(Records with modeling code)
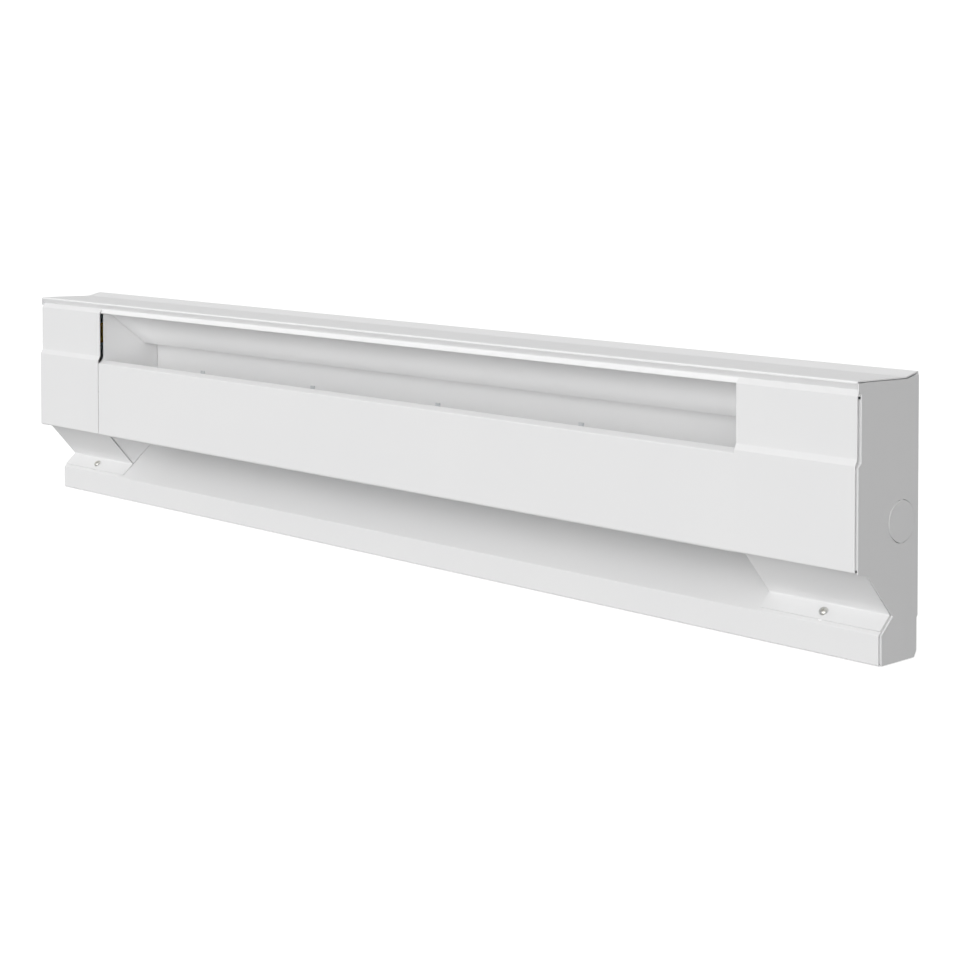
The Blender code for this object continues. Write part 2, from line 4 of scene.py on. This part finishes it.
import bpy
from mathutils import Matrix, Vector

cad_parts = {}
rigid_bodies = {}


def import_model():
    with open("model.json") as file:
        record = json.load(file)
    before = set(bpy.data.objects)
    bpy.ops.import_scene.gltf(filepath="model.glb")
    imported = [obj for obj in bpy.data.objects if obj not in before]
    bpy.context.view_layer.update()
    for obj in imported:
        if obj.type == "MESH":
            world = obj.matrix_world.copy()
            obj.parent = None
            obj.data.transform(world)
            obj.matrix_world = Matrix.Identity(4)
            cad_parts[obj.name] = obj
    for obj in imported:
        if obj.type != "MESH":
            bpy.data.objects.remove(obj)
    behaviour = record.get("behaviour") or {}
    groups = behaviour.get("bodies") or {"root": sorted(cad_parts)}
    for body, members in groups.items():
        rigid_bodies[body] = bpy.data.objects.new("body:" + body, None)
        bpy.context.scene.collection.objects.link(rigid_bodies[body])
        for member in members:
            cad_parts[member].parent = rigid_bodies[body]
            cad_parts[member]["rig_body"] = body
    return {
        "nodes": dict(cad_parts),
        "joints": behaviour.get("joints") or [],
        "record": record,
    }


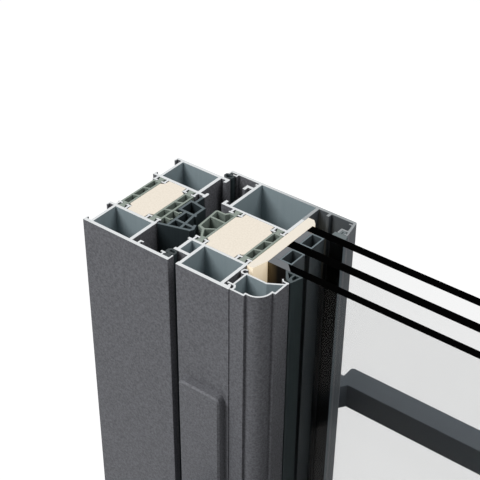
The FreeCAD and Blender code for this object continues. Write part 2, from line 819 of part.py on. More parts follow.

> [WHAT IS REQUIRED] Print exactly, and only, the lines beginning at the top of the listing and ending at the line with "before = set(bpy.data.objects)".

> [WORKED SOLUTION]
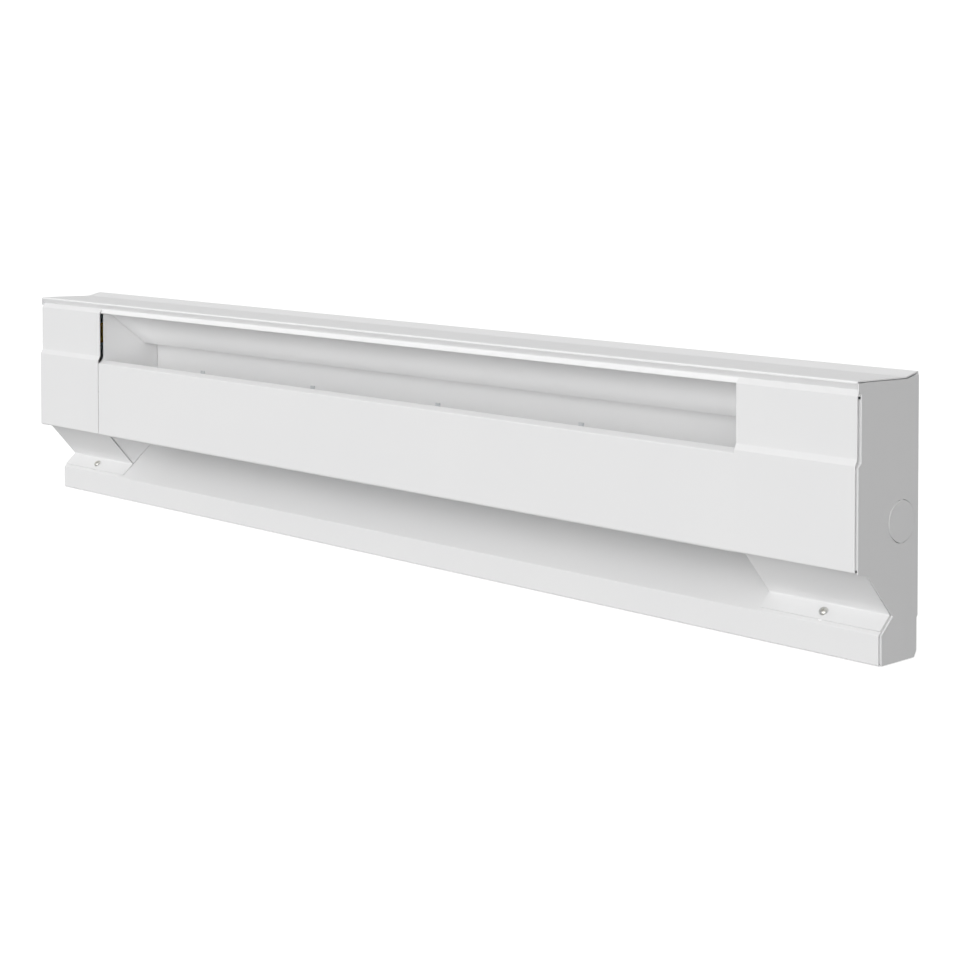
The Blender code for this object continues. Write part 2, from line 4 of scene.py on. This part finishes it.
import bpy
from mathutils import Matrix, Vector

cad_parts = {}
rigid_bodies = {}


def import_model():
    with open("model.json") as file:
        record = json.load(file)
    before = set(bpy.data.objects)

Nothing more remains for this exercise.